To go back to her honesty a bit there were a few parts where I almost said "Amen" outloud. She hit the nail on the emotional head of two things for me.
#1. Her parents' divorce. I actually wrote her a Thank you e-mail for that one. My parents divorced last year (2010) and I was 28 years old. I felt like the only girl in the world whose parents decided to get divorced in my twenties instead of my teens (I really knew deep down that I wasn't, but you know how you feel alone when you are going through something hard). It was nice to read that I wasn't the only one. My feelings were justified and I echo Ree with her sentiment, "I couldn't purport to know everything about my parents' marriage, who did what to whom and when. But my parents had been happy. We'd been a family. My Dad had worked hard, my mom had raised four children, and at a time when they should have been reveling in the good work they'd done and really enjoying each other, my mom decided she was through. Deep down, I knew that nothing in life was black or white. I knew that if you weighed one side against the other throughout the whole course of their marriage, it would probably come out a wash."
#2. Was when she was adjusting to new motherhood and describing the first night at home and the baby not sleeping (oooh those days of ZERO sleep) again I echo her description, "Before the sun came up, I'd gotten up six more times, each time thinking it had to be the last, and if it wasn't, it might actually kill me." I laughed because I can laugh instead of cry at that now.
All in all it was a FUN read. A book that you would want to pick up for a weekend afternoon read, or a beach read (it has short chapters so you can put it down and pick it up easy) or an evening read right before bed.
Apparently, like every book that is out for at least five minutes, they are making it into a movie. If you want to read more on that check it out in the Tulsa World Newspaper online article.

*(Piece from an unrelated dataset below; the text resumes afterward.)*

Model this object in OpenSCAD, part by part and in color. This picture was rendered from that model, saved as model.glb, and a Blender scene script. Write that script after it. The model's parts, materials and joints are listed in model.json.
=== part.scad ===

Initially, I didn't really feel strongly about reading BHTTW; I figured that I knew the gist of it from PW's website. After I met her in February, though, I changed my mind and decided that I had to read it. Once it finally arrived, I devoured it. Now, please keep in mind that I majored in English and am familiar with some of the most celebrated and cerebral books out there; however, this doesn't mean that I can't enjoy a book just for the fun of it! (Although at one time, I really feared it would.) I thoroughly enjoyed BHTTW. Is it destined to forever change modern literature? No. Is it entertaining? YES! I had a lot of fun while reading it and laughed out loud several times. I also had the added bonus of having met her and being able to imagine her voice as the narrator while I read. :)
PW does spend a lot of time describing MM's eyes, voice, and muscles, and as Michelle said, PW does seem to go on and on about being weak in the knees, having a fluttering heart, blushing uncontrollably when MM was near, etc. Some of that did get a little tiresome, but I also appreciated her honesty about other things. My parents are not divorced and I have never had to deal with a crying baby in the middle of the night, but there are other things I could relate to. After describing a particularly embarrassing moment, she says, "...more often than not, I was a mess. Embarrassing, clumsy things happened to me with some degree of regularity; this hadn't been the first time and it sure wouldn't be the last. The truth was, despite my best efforts to appear normal and put together on the outside, I'd always felt more like one of the weird kids." I relate to that statement more than you know. In fact, most of us probably really relate to it, but few of us are willing to be that brave. Most of the time, I feel like an embarrassing moment waiting to happen (I'm thinking of a specific moment right now, and my mother-in-law is chuckling if she's reading this), and even though I'm 27 and should just embrace my weirdness, it is still nice to know that Ree -- beautiful, polished, famous Ree -- feels the same way. It gives me courage. And like PW, I've been so blessed to find someone who loves and supports me through all of my weirdness...and even finds my quirks cute.
I also really appreciated the way Ree handled the drastic change in her life plans. She was originally planning to move to Chicago and go to law school, and then she ended up getting married and moving to a ranch in the middle of nowhere, Oklahoma. Her life is so different from anything she'd ever imagined, but it's also better than she would have planned for herself. Although not as drastic, my life has also gone a different direction from what I'd planned, and I'm learning to see that maybe it really will be better in the long run than what I would have chosen.
Black Heels to Tractor Wheels is many stories in one -- a coming-of-age story, a comedy, an adventure, a family analysis, a love story. I think the think that struck me most about it is that it's just someone's life story, but for PW and MM, it's the greatest story ever told; hopefully we all feel that our own lives make up the greatest story ever told, too.